In Hannover geht es weiter
Am Sonntag (16.30 Uhr) ist der Schwede mit den Löwen bei der TSV Hannover-Burgdorf gefordert. Ziemlich sicher wird der Mann aus Stockholm dann auch wieder viel Einsatzzeit bekommen. Zumal sein Trainer mit der Blitz-Integration des Zugangs sehr zufrieden ist. „Er macht das gut“, sagt Hinze, der in der Kommunikation nach außen nicht für allzu großes Lob oder gar Superlative bekannt ist.
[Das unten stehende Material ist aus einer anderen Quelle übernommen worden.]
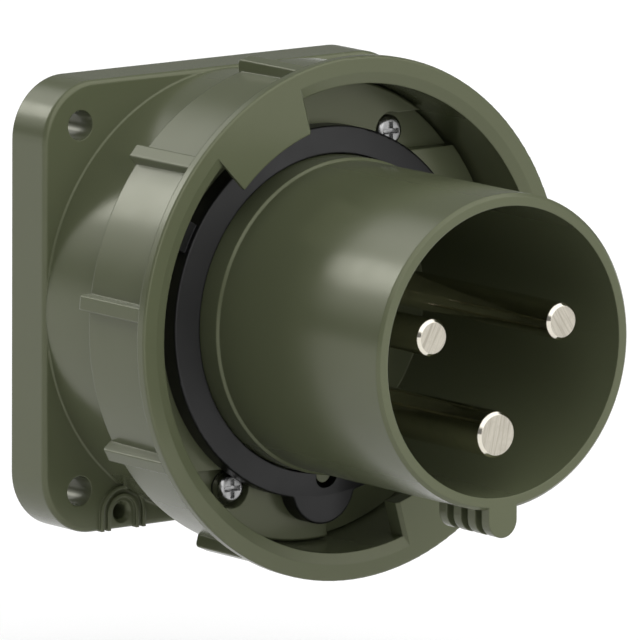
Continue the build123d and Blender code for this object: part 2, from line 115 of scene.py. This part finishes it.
def round_edges(tree, radius):
    """Normals that run round the edges with a radius."""
    rounded = add_node(tree, "Bevel", Radius=radius)
    rounded.samples = EDGE_SAMPLES
    return rounded.outputs["Normal"]


def roughen(tree, height, strength, distance, normal):
    """Bumps a normal by a height."""
    bump = add_node(tree, "Bump", Height=height, Strength=strength, Distance=distance, Normal=normal)
    return bump.outputs["Normal"]


def start_finish(name, inputs):
    """Starts a finish group: its tree, the values given to it, the place and the results."""
    group = bpy.data.node_groups.new(name, "ShaderNodeTree")
    for label, value in inputs.items():
        kind = "NodeSocketFloat" if isinstance(value, float) else "NodeSocketColor"
        socket = group.interface.new_socket(name=label, in_out="INPUT", socket_type=kind)
        socket.default_value = value
    for label, kind in (("Color", "Color"), ("Roughness", "Float"), ("Normal", "Vector")):
        group.interface.new_socket(name=label, in_out="OUTPUT", socket_type="NodeSocket" + kind)
    given = group.nodes.new("NodeGroupInput").outputs
    result = group.nodes.new("NodeGroupOutput").inputs
    place = add_node(group, "TexCoord").outputs["Object"]
    return group, given, place, result


def build_moulded_skin():
    """Moulded skin: cloudy tone, fine grain, a painted highlight on rounded edges and patches of more
    shine.
    """
    group, given, place, result = start_finish("moulded_skin", {
        "Tone": OLIVE, "Handled Tone": OLIVE_EDGE_HIGHLIGHT, "Handled Amount": 0.4, "Cloud Amount": 0.06,
        "Grain Scale": 2600.0, "Grain Depth": 0.04,
        "Rough Low": OLIVE_ROUGH[0], "Rough High": OLIVE_ROUGH[1]})

    darker = add_node(group, "HueSaturation", Value=CLOUD_SHADE, Color=given["Tone"])
    clouds = stretch(group, cloud(group, place, CLOUD_SCALE, detail=4.0), *CLOUD_SPAN)
    clouds = calculate(group, "MULTIPLY", clouds, given["Cloud Amount"])
    toned = blend(group, "RGBA", clouds, given["Tone"], darker.outputs["Color"])

    # Painted highlight: the tone is lightened along rounded edges, in patches.
    rounded = round_edges(group, EDGE_RADIUS)
    flat = add_node(group, "NewGeometry").outputs["Normal"]
    edge = stretch(group, compare(group, rounded, flat), *EDGE_COSINES)
    patchy = stretch(group, cloud(group, place, EDGE_HIGHLIGHT_SCALE, detail=5.0), *EDGE_HIGHLIGHT_SPAN)
    edge_highlight = calculate(group, "MULTIPLY", edge, patchy)
    edge_highlight = calculate(group, "MULTIPLY", edge_highlight, given["Handled Amount"])
    feed(group, result["Color"], blend(group, "RGBA", edge_highlight, toned, given["Handled Tone"]))

    patches = cloud(group, place, SHINE_SCALE, detail=4.0)
    shine = stretch(group, patches, *CLOUD_SPAN, given["Rough Low"], given["Rough High"])
    feed(group, result["Roughness"], shine)

    grain = cloud(group, place, given["Grain Scale"], detail=2.0)
    grained = roughen(group, grain, given["Grain Depth"], GRAIN_HEIGHT, rounded)
    feed(group, result["Normal"], grained)
    return group


def shader_inputs(material):
    """Sockets of a material's Principled shader."""
    return material.node_tree.nodes["Principled BSDF"].inputs


def new_material(name, finish=None, **settings):
    """Material with a Principled shader, fed by a finish group with its own values."""
    material = bpy.data.materials.new(name)
    material.use_nodes = True
    if finish:
        tree = material.node_tree
        skin = tree.nodes.new("ShaderNodeGroup")
        skin.node_tree = finish
        for label, value in settings.items():
            skin.inputs[label.replace("_", " ")].default_value = value
        for label, target in (("Color", "Base Color"), ("Roughness", "Roughness"), ("Normal", "Normal")):
            feed(tree, shader_inputs(material)[target], skin.outputs[label])
    return material


def dress(material, *names):
    """Gives CAD nodes their finish."""
    for name in names:
        mesh = nodes[name].data
        mesh.materials.clear()
        mesh.materials.append(material)


moulded_skin = build_moulded_skin()
olive_plastic = new_material("olive_plastic", moulded_skin)
shader_inputs(olive_plastic)["Specular Tint"].default_value = OLIVE_SHINE
dress(olive_plastic, "flange_housing")

# Threaded inserts: turned brass, set into the two bosses of the housing for the screws
# that hold the sleeve.
BRASS = (0.60, 0.42, 0.16, 1.0)
BRASS_STAIN = (0.36, 0.24, 0.10, 1.0)
# Cosine between a face's normal and the Y axis, where an end starts and where it is full.
END_COSINES = (0.90, 0.97)
# How far the noise is drawn out along X, Y and Z into lines and rings.
END_LINES = (1.0, 8.0, 22.0)
SIDE_RINGS = (30.0, 1.0, 30.0)
LINE_HEIGHT = 0.0001
SCORE_SPAN = (0.42, 0.68)
SPOT_SCALE = 320.0
SPOT_SPAN = (0.5, 0.8)
METAL_SHINE_SCALE = 500.0
END_ROUGHER = 0.08
METAL_EDGE_RADIUS = 0.0003


def draw_lines(tree, place, turn, drawn_out, scale):
    """Noise that is drawn out into lines, and turned."""
    drawn = add_node(tree, "Mapping", Vector=place, Rotation=turn, Scale=drawn_out)
    drawn.vector_type = "TEXTURE"
    return cloud(tree, drawn.outputs["Vector"], scale)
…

Entsprechend darf ein Satz wie dieser schon als Anerkennung gewertet werden, wenn auch – und das ist ebenfalls typisch für den Perfektionisten Hinze – mit einer kleinen Einschränkung. Es geht um die Feinabstimmung mit Spielmacher Juri Knorr. „Wer von den beiden startet mit Ball und wer ohne?“, wirft der Trainer eine Frage in den Raum, auf die er garantiert schon eine Antwort hat. Nun geht es um die Umsetzung im Ernstfall, um Details. Um kleine Dinge, die einen großen Unterschied machen können. Für das Ergebnis im Allgemeinen. Und den Spieler im Speziellen.
Denn Davidsson weiß selbst ganz genau, dass noch sehr viel Potenzial in ihm steckt. Und dass er eben diese Möglichkeiten auch komplett ausschöpfen muss, wenn er irgendwann eine größere Rolle in der mit Weltklasseleuten besetzten schwedischen Nationalmannschaft einnehmen möchte. Das ist sein Ziel. „Zwar nicht sofort, aber in ein paar Jahren.“ Hinterlässt er bei den Löwen seine Spuren, wird Davidsson genau das vermutlich gelingen.